Stout is a salesman for a firm dealing in ladies' underwear. (A running joke -- or rather a detail of characterization -- is his obsession with women's breasts and with their bras.) He is 64 years old, an American long resident in England. We learn a bit about his past life -- a couple of marriages, one failed, one seemingly happy but ending with his wife's untimely death. Lots of affairs are implied. His relationship with his stepdaughter (actually his first wife's daughter by her second husband, whom Wellington raised after her mother fell apart) is loving but perhaps on the edge of impropriety. He seems a nice guy but far from perfect.

However, after his injury, he seems to lose his grip on reality. Or perhaps reality has lost its grip on the world. There seem to be competing groups of aliens, and of powerful secret humans, vying for control of the world. Stout finds himself willy-nilly on a journey westward, from Italy back to England to his childhood homes in Pennsylvania and Oregon. At first it seems that an explanation for all the strange goings on may be forthcoming -- what is the message Stout was carrying? Are the aliens from the planet Mongo real? what do the strange voices Stout keeps hearing, muttering almost intelligible phrases, mean? etc. etc. But as Stout's travels continue, things get weirder and weirder.
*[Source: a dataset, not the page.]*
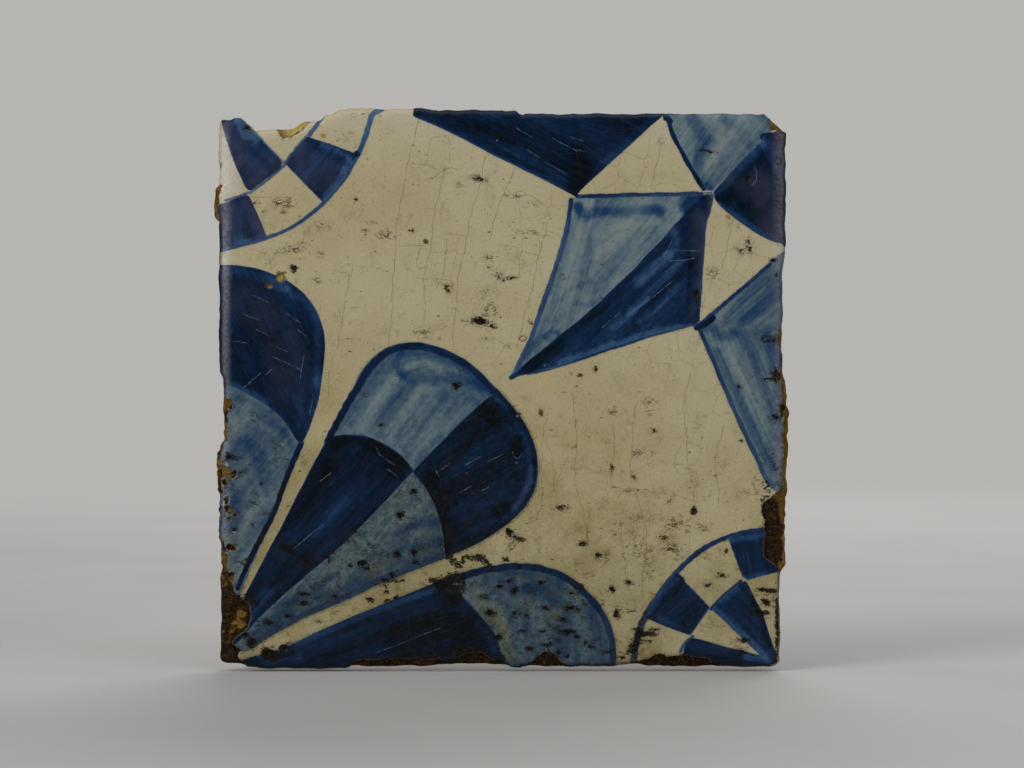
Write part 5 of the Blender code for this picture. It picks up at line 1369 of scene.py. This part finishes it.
    # The broken edge shows the thickness of the white glaze, with dirt behind it.
    broken = n.attr("broken")
    colour = n.mix(n.math("MULTIPLY", n.step(-0.30, -0.10, n.math("ADD", broken, n.math("MULTIPLY", jag, 0.25)), (0.0, 0.60)), n.math("SUBTRACT", 1.0, n.math("MULTIPLY", painted, 0.65))), colour, seen(140, 122, 96))
    colour = n.mix(n.math("MULTIPLY", n.step(-0.9, -0.2, n.math("ADD", broken, n.math("MULTIPLY", jag, 0.6))), n.step(0.46, 0.62, grit, (0.0, 0.85))), colour, seen(38, 26, 13))
    colour = n.mix(n.step(-0.06, 0.10, broken), colour, seen(60, 42, 22))

    n.put(colour, n.shader.inputs["Base Color"])
    matt = n.math("MAXIMUM", hole, n.math("MAXIMUM", grime, n.math("MULTIPLY", speck, 0.8, clamp=True)))
    rough = n.math("ADD", 0.17, n.math("MULTIPLY", grit, 0.15))
    rough = n.math("ADD", rough, n.math("MULTIPLY", bloom_and_sheen, 0.2))
    rough = n.math("ADD", rough, n.math("MULTIPLY", n.step(-0.3, 0.1, broken), 0.5))
    rough = n.math("ADD", rough, n.math("MULTIPLY", matt, 0.22), clamp=True)
    n.put(rough, n.shader.inputs["Roughness"])
    n.shader.inputs["Specular IOR Level"].default_value = 0.15
    n.shader.inputs["IOR"].default_value = 1.5

    # Fine relief: the brush ridges and the skin of the glaze. Pits and breaks are in the mesh.
    skin = n.math("ADD", n.math("MULTIPLY", n.noise(flat, 0.55, 2.0, 0.5), 0.7), n.math("MULTIPLY", hair, 0.3))
    n.put(n.bump(skin, 0.00009, 0.4), n.shader.inputs["Normal"])
    return material


def clay_material():
    material = bpy.data.materials.new("fired_clay")
    n = Nodes(material)
    mm = n.vec("SCALE", n.add("ShaderNodeTexCoord").outputs["Object"], scale=1000.0)
    big = n.noise(mm, 0.16, 4.0, 0.6)
    small = n.noise(mm, 1.2, 4.0, 0.65)
    grain = n.noise(mm, 4.5, 3.0, 0.7)
    tone = n.math("ADD", n.math("MULTIPLY", big, 0.6), n.math("MULTIPLY", small, 0.4))
    colour = n.ramp(tone, ((0.28, seen(56, 40, 14)), (0.45, seen(86, 64, 24)), (0.6, seen(114, 87, 38)), (0.78, seen(142, 116, 62))))
    # Dark stain that has soaked into the edges.
    soil = n.math("ADD", n.attr("soil"), n.math("MULTIPLY", n.math("SUBTRACT", n.noise(mm, 0.5, 5.0, 0.7), 0.5), 0.9))
    stained = n.ramp(small, ((0.35, seen(9, 6, 3)), (0.5, seen(26, 17, 7)), (0.68, seen(58, 38, 15))))
    darken_by = n.step(0.42, 0.85, soil)
    on_back = n.attr("back")
    colour = n.mix(n.math("MULTIPLY", darken_by, n.step(1.0, 0.0, on_back, (0.25, 1.0))), colour, stained)
    # The back keeps more of the bare buff clay, with a grey film of old lime mortar.
    buff = n.ramp(tone, ((0.3, seen(112, 88, 54)), (0.5, seen(140, 115, 76)), (0.7, seen(156, 134, 96))))
    colour = n.mix(n.math("MULTIPLY", on_back, 0.75), colour, buff)
    lime = n.math("MULTIPLY", n.step(0.54, 0.64, n.noise(mm, 0.075, 6.0, 0.68)), n.step(0.4, 0.6, n.noise(mm, 0.9, 4.0, 0.7), (0.35, 1.0)))
    colour = n.mix(n.math("MULTIPLY", n.math("MULTIPLY", lime, on_back), 0.75), colour, seen(152, 148, 136))
    # Freshly broken clay.
    colour = n.mix(n.attr("fresh"), colour, n.ramp(small, ((0.35, seen(140, 122, 62)), (0.65, seen(172, 156, 92)))))
    # Sand grains and pores.
    pore = n.voronoi(mm, 1.3)
    colour = n.mix(n.step(0.20, 0.10, pore, (0.0, 0.6)), colour, seen(48, 32, 18))
    pale = n.voronoi(n.vec("ADD", mm, (7.3, 2.1, 4.4)), 2.1)
    colour = n.mix(n.step(0.14, 0.08, pale, (0.0, 0.5)), colour, seen(196, 182, 150))
    colour = n.mix(n.step(0.47, 0.66, grain, (0.0, 0.42)), colour, seen(52, 37, 18))
    n.put(colour, n.shader.inputs["Base Color"])
    n.put(n.math("ADD", 0.78, n.math("MULTIPLY", small, 0.2)), n.shader.inputs["Roughness"])
    n.shader.inputs["Specular IOR Level"].default_value = 0.10
    normal = n.bump(small, 0.0006, 0.5)
    normal = n.bump(n.math("ADD", grain, n.step(0.25, 0.1, pore, (0.0, -0.8))), 0.0002, 0.6, normal)
    n.put(normal, n.shader.inputs["Normal"])
    return material


glaze.data.materials.append(glaze_material())
clay.data.materials.append(clay_material())
for piece, slot in ((glaze, "glaze"), (clay, "clay")):
    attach(piece, "root")
    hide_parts("tile")

# ---------------------------------------------------------------------------
# The studio
# ---------------------------------------------------------------------------
FLOOR_Z = -0.0664


def floor():
    size, steps = 1.6, 48
    rings = [0.0, 0.2, 0.5, 0.9, 1.6]
    points, faces = [(0.0, 0.0, FLOOR_Z)], []
    for radius in rings[1:]:
        points += [(radius * math.cos(2 * math.pi * k / steps), radius * math.sin(2 * math.pi * k / steps), FLOOR_Z) for k in range(steps)]
    for k in range(steps):
        faces.append((0, 1 + k, 1 + (k + 1) % steps))
        for r in range(len(rings) - 2):
            a, b = 1 + r * steps, 1 + (r + 1) * steps
            faces.append((a + k, b + k, b + (k + 1) % steps, a + (k + 1) % steps))
    data = bpy.data.meshes.new("floor")
    data.from_pydata(points, [], faces)
    piece = bpy.data.objects.new("floor", data)
    bpy.context.scene.collection.objects.link(piece)
    material = bpy.data.materials.new("pale_floor")
    n = Nodes(material)
    place = n.add("ShaderNodeTexCoord").outputs["Object"]
    n.put(n.ramp(n.noise(place, 14.0, 3.0, 0.5), ((0.3, (0.47, 0.463, 0.45, 1)), (0.7, (0.50, 0.493, 0.48, 1)))), n.shader.inputs["Base Color"])
    n.shader.inputs["Roughness"].default_value = 0.85
    n.shader.inputs["Specular IOR Level"].default_value = 0.2
    # The floor fades into the pale surroundings.
    clear = n.add("ShaderNodeBsdfTransparent")
    blend = n.add("ShaderNodeMixShader")
    n.put(n.step(0.28, 1.25, n.vec("LENGTH", n.stretch(place, (1.0, 1.0, 0.0)))), blend.inputs[0])
    out = n.tree.nodes["Material Output"]
    n.put(n.shader.outputs[0], blend.inputs[1])
    n.put(clear.outputs[0], blend.inputs[2])
    n.put(blend.outputs[0], out.inputs["Surface"])
    data.materials.append(material)


floor()

world = bpy.data.worlds.new("studio")
bpy.context.scene.world = world
world.use_nodes = True
tree = world.node_tree
tree.nodes.clear()
out = tree.nodes.new("ShaderNodeOutputWorld")
pale = tree.nodes.new("ShaderNodeBackground")
pale.inputs[0].default_value = (0.47, 0.465, 0.45, 1.0)
dim = tree.nodes.new("ShaderNodeBackground")
dim.inputs[0].default_value = (0.95, 0.97, 1.0, 1.0)
dim.inputs[1].default_value = 0.09
choose = tree.nodes.new("ShaderNodeMixShader")
path = tree.nodes.new("ShaderNodeLightPath")
tree.links.new(path.outputs["Is Camera Ray"], choose.inputs[0])
tree.links.new(dim.outputs[0], choose.inputs[1])
tree.links.new(pale.outputs[0], choose.inputs[2])
tree.links.new(choose.outputs[0], out.inputs["Surface"])


def softbox(name, place, at, size, power, colour=(1.0, 1.0, 1.0)):
    data = bpy.data.lights.new(name, "AREA")
    data.shape = "RECTANGLE"
    data.size, data.size_y = size
    data.energy = power
    data.color = colour
    lamp = bpy.data.objects.new(name, data)
    lamp.location = place
    lamp.rotation_euler = (Vector(at) - Vector(place)).to_track_quat("-Z", "Y").to_euler()
    bpy.context.scene.collection.objects.link(lamp)
    return lamp


softbox("key", (-0.95, -0.75, 0.55), (0, 0, 0), (0.7, 0.9), 8.6, (1.0, 0.99, 0.97))
softbox("fill", (1.05, -0.85, 0.45), (0, 0, 0), (0.9, 0.9), 4.2, (0.97, 0.98, 1.0))
softbox("over", (0.0, -0.35, 1.25), (0, 0, 0), (1.2, 1.0), 5.5)
softbox("back_light", (0.3, 1.2, 0.7), (0, 0, 0), (1.3, 1.1), 12.0)

# The picture is 1024 by 768, one grid unit a pixel, and looks straight at the face.
DISTANCE = 0.62
camera_data = bpy.data.cameras.new("camera")
camera_data.sensor_width = 36.0
camera_data.lens = 36.0 * DISTANCE / (1024 * U * MM)
camera = bpy.data.objects.new("camera", camera_data)
camera.location = ((512.0 - MID_X) * U * MM, -THICKNESS * MM - DISTANCE, (MID_Y - 384.0) * U * MM)
camera.rotation_euler = (math.radians(90.0), 0.0, 0.0)
bpy.context.scene.collection.objects.link(camera)
bpy.context.scene.camera = camera
bpy.context.scene.view_settings.view_transform = "Standard"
I quite enjoyed the novel, but I remain puzzled by it. We do get a pretty comprehensive portrayal of Wellington Stout, and of his life, in an odd fashion. And the weird events are continually interesting. But what it all means? I don't really know. It's easy enough to say that it could be an afterlife fantasy -- Stout hallucinating as he dies from the bullet in his head -- but even if that's true that's not much of a stab at what the novel really means ... For all my puzzlement, this novel has stuck with me for a long time -- I think it's very impressive work at this remove.